Movie Critics are only other movie watchers like the rest of the public. For me, the opinion of a self elected "expert" counts for no more or less, than any other PAYING movie customer. Simply put, you either like it or you don't, and some critics opinion will not change that.

T.C. Darren said...

Hello everyone,

As Mr. Kumar had said, there are others outside of the United States who are interested in this film. We're sitting at the edge of our seats for a chance to watch it too! Mr. Aglialoro undertook a Herculean task and, whatever the flaws of the product, can be proud he rose to meet the challenge.

T. C. Darren

Anonymous said...

There's a lot of talk about how the film has dropped in 47% over its second week(end).

I'd just like to point out that that was Easter Weekend and movies were down all across the board.
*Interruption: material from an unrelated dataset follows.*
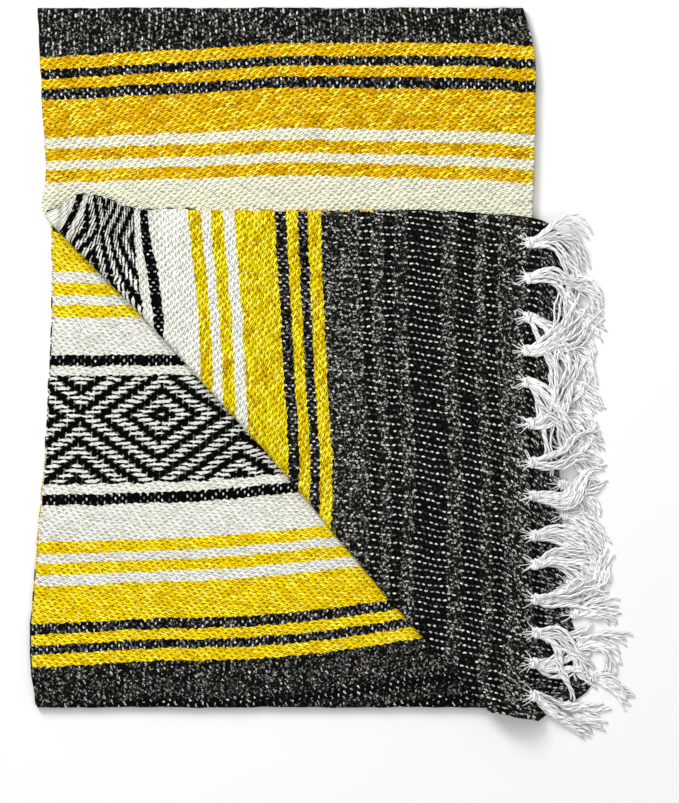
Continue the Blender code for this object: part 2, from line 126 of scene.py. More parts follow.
PLY_DRIFT = np.array(
    [
        # s, then s + v at each station: ply a from its selvedge, the fold, ply b to its selvedge
        (-1.000, 0.819, 0.829, 0.835, 0.857, 0.872, 0.874, 0.875, 0.877, 0.883, 0.889),
        (-0.800, 0.823, 0.831, 0.835, 0.857, 0.872, 0.874, 0.875, 0.877, 0.883, 0.889),
        (-0.600, 0.818, 0.821, 0.832, 0.856, 0.872, 0.876, 0.878, 0.885, 0.887, 0.889),
        (-0.400, 0.819, 0.819, 0.824, 0.853, 0.872, 0.876, 0.878, 0.885, 0.887, 0.889),
        (-0.190, 0.820, 0.820, 0.829, 0.856, 0.873, 0.876, 0.878, 0.885, 0.888, 0.890),
        (0.020, 0.818, 0.839, 0.855, 0.868, 0.877, 0.874, 0.874, 0.875, 0.884, 0.892),
        (0.220, 0.820, 0.845, 0.864, 0.879, 0.889, 0.885, 0.884, 0.880, 0.884, 0.887),
        (0.250, 0.903, 0.846, 0.865, 0.880, 0.890, 0.886, 0.885, 0.881, 0.884, 0.886),
        (0.300, 0.914, 0.848, 0.867, 0.882, 0.891, 0.888, 0.887, 0.882, 0.883, 0.883),
        (0.320, 0.888, 0.850, 0.868, 0.882, 0.891, 0.888, 0.887, 0.883, 0.883, 0.882),
        (0.340, 0.849, 0.852, 0.868, 0.883, 0.891, 0.889, 0.888, 0.883, 0.882, 0.881),
        (0.360, 0.827, 0.856, 0.869, 0.883, 0.892, 0.889, 0.888, 0.884, 0.882, 0.880),
        (0.420, 0.823, 0.850, 0.870, 0.885, 0.893, 0.892, 0.891, 0.886, 0.882, 0.878),
        (0.620, 0.824, 0.843, 0.870, 0.893, 0.901, 0.910, 0.908, 0.898, 0.889, 0.885),
        (0.860, 0.826, 0.840, 0.872, 0.895, 0.915, 0.972, 0.950, 0.913, 0.892, 0.880),
        (1.060, 0.826, 0.840, 0.872, 0.895, 0.915, 0.972, 0.950, 0.913, 0.892, 0.880),
    ]
)
print("tables:", len(STRIP_SIDES), "and", len(PLY_DRIFT), "rows")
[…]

(But of course they won't tell you that).

Sally said...

A watched a bit of "Part Two" on Netflix and was not interested enough to continue, although I suppose I'll plow through it eventually. It seems to be another wan treatment of the book, like Part I.

Critics who hate RAnd may have ulterior motives for excoriating the films. But the moviemakers did not give their adaptation a fair chance. Forget about the fact that big budgets have been impossible. What about the script? What about the dialogue? It's not about the problems of adapting a novel to a different format. Rand's words are constantly and unnecessarily not merely abbreviated or reworked to fit time, but chucked altogether. The rewrites are pedestrian in the name of being up-to-date. That many viewers like the movies far more than the Rand-hating critics is a testament to the power of Rand's story and its main idea even when conveyed in the most generalized way.

I'm glad for whatever advertising value the movies give Rand's work. But I think that Atlas can be far more successfully adapted, without the same fear of communicating the best of Rand's novel, instead of continually choosing the least eloquent, least vivid, least appealing path; and I hope that one day it will be.